My fondness for Dan Slott’s writing is no secret, especially not when it comes to his Spider-Man work. But five and a half months into Clearing the Backlog, I figure it’s okay to put those thoughts on paper.
The “Big Time” arc and era of Amazing Spider-Man are not Slott’s first issues on the book; they’re his first as the title’s solo writer. For nearly fifty issues, he had been a member of a bullpen that co-wrote the title—not only did he come in with experience under his belt, but he had already been seeding ideas that would play out over the next fifty-plus issues. With “Big Time,” Slott starts giving Peter Parker the life he wants—maybe even the life he deserves. He joins a bleeding-edge laboratory, makes good money (and has a swanky apartment), and even has a place on the Avengers’ roster. It’s a pretty significant departure from the usual down-on-his-luck Spidey.
The Amazing Spider-Man was one of the last series I picked up when I started reading comics. I was afraid that a Spider-Man title that departed too much from the 90s’ animated series—which I held as the platonic ideal of Spider-Man—would be disappointing. Experiences with middling Spider-Man video games* and a trio of movies I didn’t care for reinforced this concern. But I did eventually** give it a try, and despite Slott’s drastic departure from Peter’s status quo, his Spidey felt like the character I grew up loving.

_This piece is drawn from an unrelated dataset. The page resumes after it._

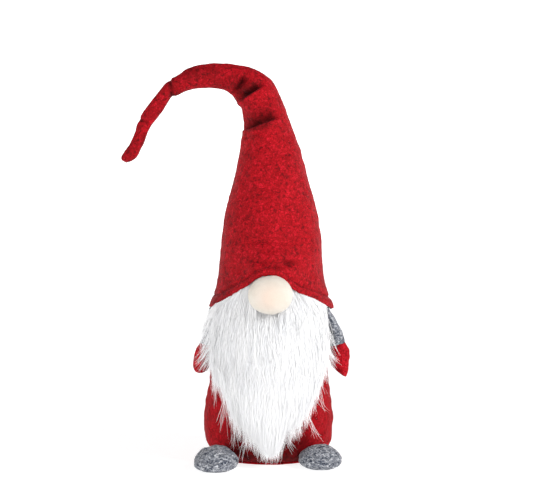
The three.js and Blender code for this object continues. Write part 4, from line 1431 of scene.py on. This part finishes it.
def edge_hairs(name, seed, count, width=(0.13, 0.24)):
    """Single fine hairs that stand loose round the beard's lower outline."""
    rng = np.random.default_rng(seed)
    x0 = rng.uniform(-50, 48, count * 3)
    z0 = table(BEARD_END, x0) + rng.uniform(14, 40, len(x0))
    ok = (z0 > 5) & (np.abs(x0) < 0.86 * body_r(np.maximum(z0, 26)))
    x0, z0 = x0[ok][:count], z0[ok][:count]
    n = len(x0)
    th = np.arcsin(x0 / (body_r(np.maximum(z0, 26)) + 6))
    L = rng.uniform(14, 34, n)
    wild = np.where(rng.random(n) < 0.3, 1.0, 0.4)
    lean = rng.normal(0, 0.5, n) * wild + 0.3 * np.clip(x0 / 30, -1, 1) * rng.uniform(-0.5, 0.9, n)
    curl = rng.normal(0, 0.5, n) * wild
    lift = rng.uniform(0.35, 0.95, n)
    steps = 5
    pts, nrm = np.zeros((n, steps + 1, 3)), np.zeros((n, steps + 1, 3))
    z = z0.copy()
    for s in range(steps + 1):
        t = s / steps
        h = fur_depth(th, np.clip(z, 3, 170)) * lift * (0.8 + 0.25 * t)
        q, m = body_at(th, np.maximum(z, 1.2), np.maximum(h, 0.6), hang=24)
        pts[:, s], nrm[:, s] = q, m
        a = lean + curl * (t - 0.3)
        th = th + (L / steps) * np.sin(a) / (body_r(np.maximum(z, 24)) + h)
        z = z - (L / steps) * np.cos(a)
    good = (z > np.maximum(1.0, table(BEARD_END, pts[:, -1, 0]) - 6)) & (np.abs(pts[:, -1, 0]) < 53)
    tone = np.clip(rng.normal(0.7, 0.15, n), 0, 1)
    o = hair_mesh(name, list(zip(pts[good], nrm[good], tone[good])), rng, width, steps)
    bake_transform(o)
    return o


edge_hairs("beard_edge_hairs", 105, 2600)


def wisps(name, seed, rows, width=(0.2, 0.4)):
    """Locks that leave the beard by a path of their own: each row is (count, spread, tip spread, [points])."""
    rng = np.random.default_rng(seed)
    steps = 8
    roots = []
    for count, spread, tip, path in rows:
        curve = spline(path, steps + 1)
        for _ in range(count):
            a = rng.normal(0, 1, 3) * spread
            b = rng.normal(0, 1, 3) * tip
            stretch = rng.uniform(0.72, 1.05)
            t = np.linspace(0, 1, steps + 1)
            along = np.clip(t * stretch, 0, 1) * steps
            c = np.stack([np.interp(along, np.arange(steps + 1), curve[:, d]) for d in range(3)], 1)
            t = t[:, None]
            c = c + a * (1 - t) + b * t**1.5 + rng.normal(0, 0.6, 3) * np.sin(3.1 * t)
            out = unit(np.stack([c[:, 0] * 0.6, -np.full(len(c), 45.0), np.full(len(c), 8.0)], 1))
            roots.append((c, out, np.clip(rng.normal(0.66, 0.16), 0, 1)))
    o = hair_mesh(name, roots, rng, width, steps)
    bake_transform(o)
    return o


wisps(
    "beard_side_locks",
    103,
    [
        # over the right sleeve
        (30, 1.8, 1.6, [(-43, -29, 134), (-49.5, -28, 124), (-54, -26, 114), (-58, -23.5, 104), (-61, -22, 97)]),
        (28, 1.8, 1.7, [(-42.5, -31, 130), (-48, -30, 119), (-52, -28, 108), (-55, -26, 99), (-57.5, -24, 91)]),
        (30, 1.6, 1.4, [(-44, -26, 136), (-50, -26, 130), (-54.5, -25, 121), (-57.5, -23.5, 112), (-59.5, -22.5, 106)]),
        # over the right mitten
        (30, 1.6, 1.4, [(-42, -31, 126), (-47, -30, 112), (-52, -27, 100), (-59, -23.5, 89), (-64.5, -21, 84)]),
        (28, 1.6, 1.6, [(-42, -32, 120), (-46, -31, 106), (-50, -29, 95), (-55, -26, 84), (-60, -22.5, 77)]),
        (20, 1.6, 1.4, [(-43, -29, 132), (-48, -28, 119), (-52, -26, 108), (-56, -24, 98), (-59, -22, 92)]),
        (36, 1.6, 1.6, [(-41, -34, 112), (-45, -33, 99), (-48, -31, 89), (-51, -28, 81), (-54, -26, 75)]),
        (40, 1.6, 1.3, [(-40, -35, 104), (-44, -34, 91), (-46, -33, 79), (-47, -32, 69), (-48, -31, 60)]),
        # over the left mitten
        (26, 1.6, 1.8, [(43, -30, 124), (47, -29, 111), (51, -27, 100), (55, -24, 91), (60, -21.5, 85)]),
        (26, 1.6, 1.8, [(42, -31, 116), (46.5, -30, 103), (50, -28, 93), (53.5, -25, 84), (57.5, -22.5, 77)]),
        (30, 1.5, 1.4, [(42, -33, 108), (45.5, -32, 95), (48, -30, 84), (49.5, -29, 76), (50.5, -28, 69)]),
    ],
)
wisps(
    "beard_stray_hairs",
    104,
    [
        (12, 2.2, 3.6, [(36, -44, 84), (41, -42, 72), (44, -40, 63), (45.5, -39, 55), (46, -39, 49)]),
        (8, 2.4, 3.4, [(34, -46, 74), (38, -45, 62), (41, -43, 54), (43, -42, 48), (45, -41, 44)]),
        (8, 1.8, 3.2, [(30, -50, 60), (34, -49, 46), (37, -48, 36), (40, -47, 28), (43, -46, 22)]),
        (5, 2.0, 4.0, [(16, -56, 56), (18, -57, 44), (19, -57, 35), (21, -57, 27), (22.5, -57, 21)]),
        (6, 2.0, 3.6, [(24, -54, 54), (26, -54, 44), (27, -54, 34), (29, -54, 26), (31, -53, 20)]),
        (6, 1.6, 3.4, [(12, -58, 44), (14, -58, 32), (17, -58, 24), (20, -57, 18), (23, -57, 14)]),
        (12, 2.2, 3.2, [(-34, -46, 70), (-37, -45, 56), (-39, -44, 45), (-40, -43, 36), (-41, -43, 29)]),
        (12, 2.2, 3.2, [(-27, -51, 50), (-29, -51, 38), (-30, -50, 28), (-31, -50, 20), (-31, -50, 13)]),
        (10, 2.2, 3.2, [(-16, -56, 40), (-18, -56, 28), (-20, -56, 20), (-22, -55, 12), (-23, -55, 6)]),
        (12, 1.8, 2.6, [(-42, -34, 92), (-44, -34, 78), (-45.5, -33, 66), (-46.5, -33, 56), (-47, -33, 48)]),
        (26, 2.2, 2.6, [(43, -30, 132), (48, -29.5, 120), (52, -28, 109), (55, -26, 100), (58, -24, 93)]),
        (24, 2.2, 2.8, [(42, -32, 122), (47, -31, 109), (51, -29, 97), (54, -26.5, 87), (57.5, -24, 79)]),
        (24, 2.2, 3.0, [(42, -33, 110), (46, -32, 97), (49, -30.5, 86), (51.5, -28, 77), (54, -26, 70)]),
        (9, 2.4, 3.0, [(-43, -30, 128), (-50, -28.5, 116), (-56, -25.5, 104), (-61, -22.5, 94), (-65, -20.5, 87)]),
        (8, 2.4, 3.0, [(-42, -32, 116), (-48, -30.5, 102), (-54, -27, 90), (-59, -23.5, 81), (-62, -21.5, 75)]),
    ],
    (0.14, 0.26),
)


# the knitted cloth that the beard's hair is rooted in, sewn on under the brim
def backing():
    cols, rows = 61, 40
    ths = np.linspace(-1.03, 1.03, cols)
    x = 47 * np.sin(ths)
    low = np.interp(x, [-44, -36, -22, 0, 24, 38, 44], [100, 78, 62, 56, 62, 78, 100])
    top = np.full(cols, 125.5)
    z = low + np.linspace(0, 1, rows)[:, None] * (top - low)
    outer, _ = body_at(ths, z, np.full_like(z, 0.52) + 0.03 * np.sin(z * 3))
    inner, _ = body_at(ths, z, np.full_like(z, 0.12))
    o = closed_strip("beard_backing_knit", outer, inner, KNIT)
    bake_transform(o)
    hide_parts("beard_backing")
    d1 = np.linalg.norm(np.diff(outer, axis=0), axis=2)
    d2 = np.linalg.norm(np.diff(outer, axis=1), axis=2)
    area_mm2 = (0.5 * (d1[:, 1:] + d1[:, :-1]) * 0.5 * (d2[1:] + d2[:-1])).sum()
    wide, long = d2.sum(1).max(), d1.sum(0).max()
    return wide, long, area_mm2


print("backing flat", backing())


# ------------------------------------------------------------ hidden CAD pieces
for node, material in (
    ("base_stiffener", CARD),
    ("ballast_pouch", POUCH),
    ("ballast_sand", SAND),
    ("nose_gather_knot", CREAM_THREAD),
    ("hat_wire_cone", STEEL),
    ("hat_wire_arch", STEEL),
    ("hat_wire_drop", STEEL),
    ("hat_wire_tip", STEEL),
):
    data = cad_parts[node].data
    if data.materials:
        data.materials[0] = material
    else:
        data.materials.append(material)

# ----------------------------------------------------------------------- stage
me = bpy.data.meshes.new("floor")
me.from_pydata([(-6, -6, -0.0004), (6, -6, -0.0004), (6, 6, -0.0004), (-6, 6, -0.0004)], [], [(0, 1, 2, 3)])
floor = bpy.data.objects.new("floor", me)
bpy.context.collection.objects.link(floor)
fm, ft, fb = nodes_of("studio_floor")
fb.inputs["Base Color"].default_value = (0.4, 0.4, 0.4, 1)
fb.inputs["Roughness"].default_value = 1.0
fb.inputs["Specular IOR Level"].default_value = 0.0
fb.inputs["Emission Color"].default_value = (1, 1, 1, 1)
away = ft.nodes.new("ShaderNodeVectorMath")
away.operation = "LENGTH"
link(ft, ft.nodes.new("ShaderNodeNewGeometry").outputs["Position"], away.inputs[0])
even = ft.nodes.new("ShaderNodeMapRange")
even.interpolation_type = "SMOOTHSTEP"
even.inputs["From Min"].default_value = 0.2
even.inputs["From Max"].default_value = 1.1
even.inputs["To Min"].default_value = 0.84
even.inputs["To Max"].default_value = 1.0
link(ft, away.outputs["Value"], even.inputs["Value"])
link(ft, even.outputs["Result"], fb.inputs["Emission Strength"])
me.materials.append(fm)

me = bpy.data.meshes.new("backdrop")
ring_v, ring_f = [], []
for k in range(64):
    u = 2 * math.pi * k / 64
    ring_v += [(4.2 * math.cos(u), 4.2 * math.sin(u), -0.2), (4.2 * math.cos(u), 4.2 * math.sin(u), 2.0)]
    ring_f.append((2 * k, 2 * k + 1, (2 * k + 3) % 128, (2 * k + 2) % 128))
me.from_pydata(ring_v, [], ring_f)
backdrop = bpy.data.objects.new("backdrop", me)
bpy.context.collection.objects.link(backdrop)
bm_, bt_, bb_ = nodes_of("studio_backdrop")
bb_.inputs["Base Color"].default_value = (0.5, 0.5, 0.5, 1)
bb_.inputs["Roughness"].default_value = 1.0
bb_.inputs["Specular IOR Level"].default_value = 0.0
bb_.inputs["Emission Color"].default_value = (1, 1, 1, 1)
bb_.inputs["Emission Strength"].default_value = 1.0
me.materials.append(bm_)

world = bpy.data.worlds.new("studio")
bpy.context.scene.world = world
world.use_nodes = True
bg = world.node_tree.nodes["Background"]
bg.inputs["Color"].default_value = (1, 1, 1, 1)
bg.inputs["Strength"].default_value = 0.14


def area(name, at, aim, size, power, colour=(1, 1, 1)):
    d = bpy.data.lights.new(name, "AREA")
    d.shape = "RECTANGLE"
    d.size, d.size_y = size
    d.energy = power
    d.color = colour
    o = bpy.data.objects.new(name, d)
    bpy.context.collection.objects.link(o)
    o.location = at
    o.rotation_mode = "QUATERNION"
    o.rotation_quaternion = (Vector(aim) - Vector(at)).to_track_quat("-Z", "Y")
    return o


area("key", (1.1, -0.8, 0.95), (0, 0, 0.2), (0.35, 0.4), 15)
area("fill", (-0.95, -1.1, 0.55), (0, 0, 0.17), (0.8, 0.8), 4.6)

scene = bpy.context.scene
scene.view_settings.view_transform = "Standard"
scene.view_settings.look = "None"

cam = bpy.data.cameras.new("camera")
cam.sensor_width = 36
cam.lens = 18 / math.tan(math.radians(21.2 / 2))
cam.clip_start, cam.clip_end = 0.05, 50
camera = bpy.data.objects.new("camera", cam)
bpy.context.collection.objects.link(camera)
camera.location = (-0.0018, -1.25, 0.249)
camera.rotation_mode = "QUATERNION"
camera.rotation_quaternion = (Vector((-0.0018, 0, 0.189)) - camera.location).to_track_quat("-Z", "Y")
scene.camera = camera

bpy.context.view_layer.update()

Many artists have worked on Amazing Spider-Man over the last few years; in the first “Big Time” arc, Humberto Ramos handled pencilling duties. Ramos has contributed to art for much of Slott’s run, and his pages—along with frequent collaborator Edgar Delgado on colors—are slinky and agile. This arc centers around the Hobgoblin, and the pair’s style makes for a lean, vicious take on the character. Their Spider-Man is as lithe and agile as he should be, making for dynamic confrontations between the two.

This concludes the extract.